Not exactly earth-shattering, dramatic things – although to a young, impressionable boy, they are life-long memories – even foundational memories in being able to recognize my vocation to the priesthood - and some of the qualities of what makes a good priest. I think that’s why for many parishioners of St. Agnes – even in this somewhat vapid age we live in where people are forgotten as soon as they are out of sight, out of mind, he is still remembered. Parishioners can recall how when they were sick, Fr. Whelan was there. When they were dealing with crises he was there. Births, deaths, marriages, divorces, celebrations, crises…Fr. Whelan was there. And because He loved Jesus, he loved these people that the Lord had sent him to lead—because people knew that, his caring, consistent, prayerful presence is still remembered.
To celebrate the Sacraments prayerfully, reverence is essential. Knowing your theology, being able to articulate the Catholic Faith to a culture that for the most part hasn’t heard it accurately or fully expressed is important. But when I think about Fr. Whelan – I can’t remember a single Mass he celebrated, or a homily he preached. But I do remember those two memories I shared with you. I remember him caring about me personally, and calming my fears more than anything that I shared in my first confession.
Isn’t that one of the essential things that Jesus does throughout the Gospels? Being attentive to His people’s needs and being a part of their daily lives? Think about how the miracles of Jesus were never meant to be “showy” or call attention to himself (like the devil had suggested Jesus do after returning from his 40 days in the desert: Throw yourself from the temple –or, you’re hungry, turn these stones into bread!) Jesus’ miracles are always responding to the daily life, the daily needs of the people – a wedding feast that would have been spoiled by lack of wine; crowds who had been following Jesus and all of a sudden realized they have no food and are hungry… In those instances, he was attentive to their daily, human needs.

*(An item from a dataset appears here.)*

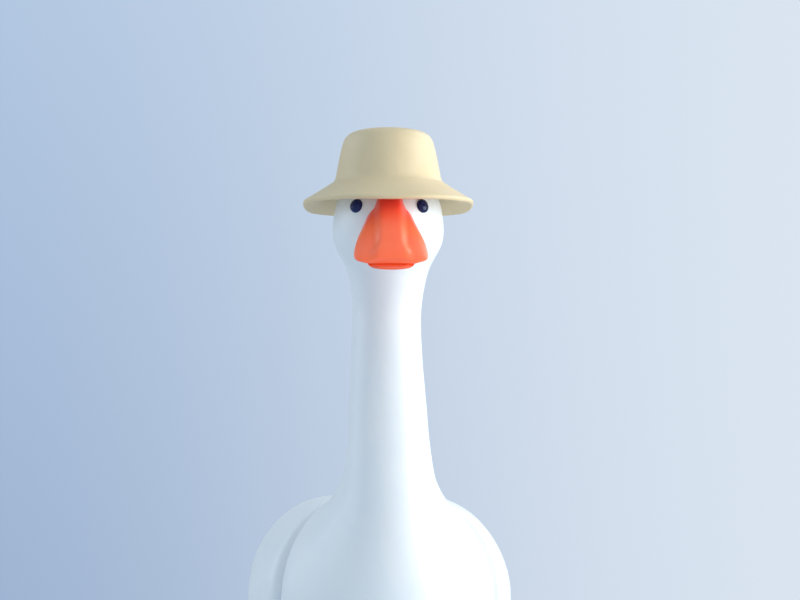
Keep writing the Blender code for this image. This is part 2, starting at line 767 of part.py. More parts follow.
def foot_outline(x):
    """A webbed foot from above: three toes with a web between them, and a round heel."""
    heel, length, spread = 6.5, 32.0, math.radians(58)
    points = []
    count = 40
    for k in range(count):
        angle = -math.pi + 2 * math.pi * k / count
        blend = 0.5 + 0.5 * math.cos(math.pi * min(1.0, abs(angle) / spread) ** 3.2)
        web = 1 - 0.13 * (0.5 - 0.5 * math.cos(2 * math.pi * angle / math.radians(36)))
        reach = heel + (length * web - heel) * blend
        points.append((x + reach * math.sin(angle) * MM, -reach * math.cos(angle) * MM))
    return points


def foot(name, side, orange):
    x = side * LEG_X
    low = BASE_TOP + GAP
    made = piece(name, extruded(foot_outline(x), low, FOOT_TOP), orange)
    ankle = rod((x, 0, low + 1 * MM), (x, 0, ANKLE_TOP), 7.0 * MM, SMALL_ROUND, 4.6 * MM)
    combine(made, "UNION", ankle)
    socket = rod((x, 0, LEG_BOTTOM - GAP), (x, 0, ANKLE_TOP + 3 * MM), 3.5 * MM, SMALL_ROUND)
    hole = rod((x, 0, 0), (x, 0, LEG_BOTTOM + 1 * MM), LEG_HOLE_RADIUS, SMALL_ROUND)
    return combine(made, "DIFFERENCE", socket, hole)


def oval_rings(levels, sides=40):
    """Rings of an oval base; each level is (inset, height)."""
    return [
        circle((0, 0, height), (BASE_HALF_X - inset, BASE_HALF_Y - inset), sides) for inset, height in levels
    ]


def base_cover(beige):
    low = PAD_THICKNESS + GAP
    outside = [(1.0 * MM, low), (0.0, low + 1.2 * MM), (0.0, 6.0 * MM), (1.0 * MM, 8.4 * MM)]
    outside += [(2.8 * MM, 9.6 * MM), (5.0 * MM, BASE_TOP)]
    made = piece("base_cover", loft(oval_rings(outside)), beige)
    inside = loft(oval_rings([(3.0 * MM, 0.0), (3.0 * MM, PLATE_HIGH + GAP)]))
    holes = [rod((side * LEG_X, 0, 0), (side * LEG_X, 0, 20 * MM), LEG_HOLE_RADIUS, SMALL_ROUND) for side in (-1, 1)]
    return combine(made, "DIFFERENCE", inside, joined(*holes))


def ballast_plate(steel):
    made = piece("ballast_plate", loft(oval_rings([(3.6 * MM, PLATE_LOW), (3.6 * MM, PLATE_HIGH)])), steel)
    holes = [rod((side * LEG_X, 0, 0), (side * LEG_X, 0, 20 * MM), LEG_HOLE_RADIUS, SMALL_ROUND) for side in (-1, 1)]
    return combine(made, "DIFFERENCE", joined(*holes))


def base_pad(rubber):
    return piece("base_pad", loft(oval_rings([(1.4 * MM, 0.0), (1.4 * MM, PAD_THICKNESS)])), rubber)


def main():
    for old in list(bpy.data.objects):
        bpy.data.objects.remove(old)

    white = material("white_vinyl", (0.93, 0.94, 0.95), 0.32)
    orange = material("orange_plastic", (0.93, 0.25, 0.09), 0.3)
    beige = material("beige_vinyl", (0.74, 0.69, 0.50), 0.55)
    navy = material("eye_navy", (0.01, 0.015, 0.05), 0.08)
    steel = material("steel", (0.62, 0.62, 0.63), 0.3, 1.0)
    brass = material("brass", (0.78, 0.6, 0.3), 0.3, 1.0)
    iron = material("cast_iron", (0.16, 0.16, 0.17), 0.6, 0.6)
    rubber = material("rubber", (0.05, 0.05, 0.055), 0.8)

    bird = joint_empty("dip_pivot", (0, 0, AXLE_HEIGHT))
    lift = joint_empty("hat_lift", (0, HEAD_Y, 228.6 * MM))

    body_shell(white, bird)
    belly_pan(white, bird)
    screws("pan_screw", steel, bird, SCREW_PLACES, PAN_SCREW_SEAT - GAP, PAN_SCREW_END, *PAN_SCREW)
    counterweight(iron, bird)
    screws("weight_screw", steel, bird, WEIGHT_SCREWS, COUNTERWEIGHT_TOP + GAP, WEIGHT_SCREW_TIP, *WEIGHT_SCREW)
    axle_bush("left_axle_bush", 1, brass, bird)
    axle_bush("right_axle_bush", -1, brass, bird)
    right_twin("right_wing", left_wing(white, bird), white, bird)
    upper_bill(orange, bird)
    lower_bill(orange, bird)
    right_twin("right_eye", left_eye(navy, bird), navy, bird, head_turn())
    hat(beige, lift)

    axle(steel)
    axle_cap("left_axle_cap", 1, steel)
    axle_cap("right_axle_cap", -1, steel)
    leg("left_leg", 1, orange)
    leg("right_leg", -1, orange)
    foot("left_foot", 1, orange)
    foot("right_foot", -1, orange)
    base_cover(beige)
    ballast_plate(steel)
    base_pad(rubber)
    leg_places = [(LEG_X, 0), (-LEG_X, 0)]
    screws("leg_screw", steel, None, leg_places, PLATE_LOW - GAP, LEG_SCREW_TIP, *LEG_SCREW)


main()
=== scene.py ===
"""The looks of the goose desk toy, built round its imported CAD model.

The goose faces -Y, +Z is up, and its left side is +X. The camera's, lights' and surroundings'
lengths are in metres, and so are those with MM. Tables and other plain sizes are in
millimetres, as in the CAD source, and are multiplied by MM where they are used.
"""

import json
import math

import bmesh
import bpy
from mathutils import Matrix, Vector
from mathutils.bvhtree import BVHTree

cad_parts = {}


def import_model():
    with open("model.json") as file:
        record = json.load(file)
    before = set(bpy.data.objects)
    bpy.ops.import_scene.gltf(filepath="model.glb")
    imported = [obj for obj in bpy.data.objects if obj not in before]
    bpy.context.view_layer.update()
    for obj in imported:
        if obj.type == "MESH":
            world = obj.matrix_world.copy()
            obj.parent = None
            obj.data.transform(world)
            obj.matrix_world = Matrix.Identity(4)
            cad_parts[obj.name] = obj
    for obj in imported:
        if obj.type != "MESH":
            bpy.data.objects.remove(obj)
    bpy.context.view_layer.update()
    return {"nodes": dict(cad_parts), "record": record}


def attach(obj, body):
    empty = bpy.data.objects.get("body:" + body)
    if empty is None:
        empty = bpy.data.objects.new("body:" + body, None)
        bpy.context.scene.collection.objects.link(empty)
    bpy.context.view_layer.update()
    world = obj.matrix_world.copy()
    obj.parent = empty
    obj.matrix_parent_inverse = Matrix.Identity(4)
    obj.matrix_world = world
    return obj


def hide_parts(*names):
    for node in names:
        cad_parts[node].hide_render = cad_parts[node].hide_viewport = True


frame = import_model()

MM = 0.001
WALL = 1.8 * MM
GAP = 0.3 * MM
AXLE_HEIGHT = 90.0 * MM
PARTING_HEIGHT = 66.0 * MM
HEAD_Y = -26.0 * MM
HEAD_TURN = math.radians(4.5)
HEAD_TURN_SPAN = (170.0 * MM, 204.0 * MM)

# The goose's stations from tail to crown, in mm: back line (y, z), breast line (y, z), half width, fullness
GOOSE = [
    (93.0, 103.9, 94.5, 101.2, 4.0, 2.0),
    (86.5, 104.6, 89.0, 96.4, 10.5, 2.1),
    (75.0, 106.0, 79.0, 88.8, 18.0, 2.1),
    (59.0, 108.4, 65.0, 76.0, 27.0, 2.1),
    (41.0, 111.4, 45.0, 59.0, 35.5, 2.1),
    (22.0, 114.2, 22.0, 46.3, 40.3, 2.05),
    (6.0, 116.8, -6.0, 41.3, 41.2, 2.0),
    (-4.5, 119.8, -32.0, 49.0, 38.8, 2.0),
    (-10.0, 123.3, -48.0, 67.0, 35.2, 2.0),
    (-13.2, 128.4, -53.5, 90.0, 24.9, 2.0),
    (-13.8, 137.0, -50.0, 114.0, 16.7, 2.0),
    (-13.6, 147.0, -43.8, 132.5, 14.2, 2.0),
    (-11.6, 159.0, -37.8, 149.0, 13.4, 2.0),
    (-8.8, 173.5, -33.6, 168.0, 12.4, 2.0),
    (-6.8, 188.0, -31.6, 186.0, 12.1, 2.0),
    (-5.8, 201.0, -35.6, 199.0, 14.2, 2.0),
    (-5.8, 212.0, -43.8, 208.5, 18.8, 2.0),
    (-6.6, 221.5, -46.5, 219.0, 18.5, 2.0),
    (-10.5, 231.0, -41.8, 230.5, 15.3, 2.0),
    (-14.5, 238.5, -37.5, 238.5, 11.4, 2.0),
    (-21.0, 243.6, -31.0, 243.6, 5.0, 2.0),
]
TAIL_TIP = (95.0, 102.7)
HEAD_TOP = (-26.0, 244.4)
LAST = len(GOOSE) - 1

WING_OUTLINE = [
    (-3.0, 116.4),
    (-13.0, 112.5),
    (-21.0, 100.0),
    (-24.0, 84.0),
    (-14.0, 69.0),
    (10.0, 60.5),
    (34.0, 62.5),
    (56.0, 71.0),
    (71.5, 84.0),
    (82.5, 94.5),
    (78.0, 99.0),
    (60.0, 104.6),
    (38.0, 109.7),
    (18.0, 113.4),
]
WING_CENTRE = (24.0, 90.0)


def smooth_step(low, high, value):
    share = min(1.0, max(0.0, (value - low) / (high - low)))
    return share * share * (3 - 2 * share)


# Shader nodes


def mixed(tree, one, other, factor):
    """A colour between two, by a factor socket."""
    node = tree.nodes.new("ShaderNodeMix")
    node.data_type = "RGBA"
    for socket, value in (("A", one), ("B", other)):
        if isinstance(value, tuple):
            node.inputs[socket].default_value = (*value, 1)
        else:
            tree.links.new(value, node.inputs[socket])
    tree.links.new(factor, node.inputs["Factor"])
    return node.outputs["Result"]


def ranged(tree, value, low, high, out_low, out_high, interpolation="SMOOTHSTEP"):
    node = tree.nodes.new("ShaderNodeMapRange")
    node.interpolation_type = interpolation
    for name, number in (("From Min", low), ("From Max", high), ("To Min", out_low), ("To Max", out_high)):
        node.inputs[name].default_value = number
    tree.links.new(value, node.inputs["Value"])
    return node.outputs["Result"]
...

In today’s Gospel, there’s an even greater urgency: look at the things that were troubling, the things that were pressing, the things that were most important: Someone is seriously ill (and has been for years) – a child is dying.
Yes, Jesus being Jesus He is able to do some amazing things in all of those moments that were incredibly memorable: turning water into wine, feeding the multitudes with a few loaves and fishes, and in today’s Gospel, just touching his cloak instantly heals the woman with the hemorrhage. And, even more amazing, His word and touch raises the child from the dead. Even after raising the little girl from the dead, he tells those gathered “she’s hungry… give her something to eat…” (It’s examples like this that makes those of us who are Italian think that Jesus must have been Italian.) At the heart all of those examples and countless more is the essence of being a good priest:
Jesus knows His people… He loves His people
May we who have received this tremendous call to be a priest of Jesus Christ be inspired by the example of good holy priests like Fr. Whelan who demonstrated how we are to do this in our own day so effectively. We will be sent to people, who, were it not for Jesus putting them into our lives, they would be mere strangers to us. His expectation is that we will come to know and come to love them simply because they are His people. As we bring them His comfort, His consolation, His Healing, may they come to believe, come to know how they are truly noticed, truly remembered and indeed, truly loved by the same God who loves us this much to entrust so precious a gift: His people, to us His priests.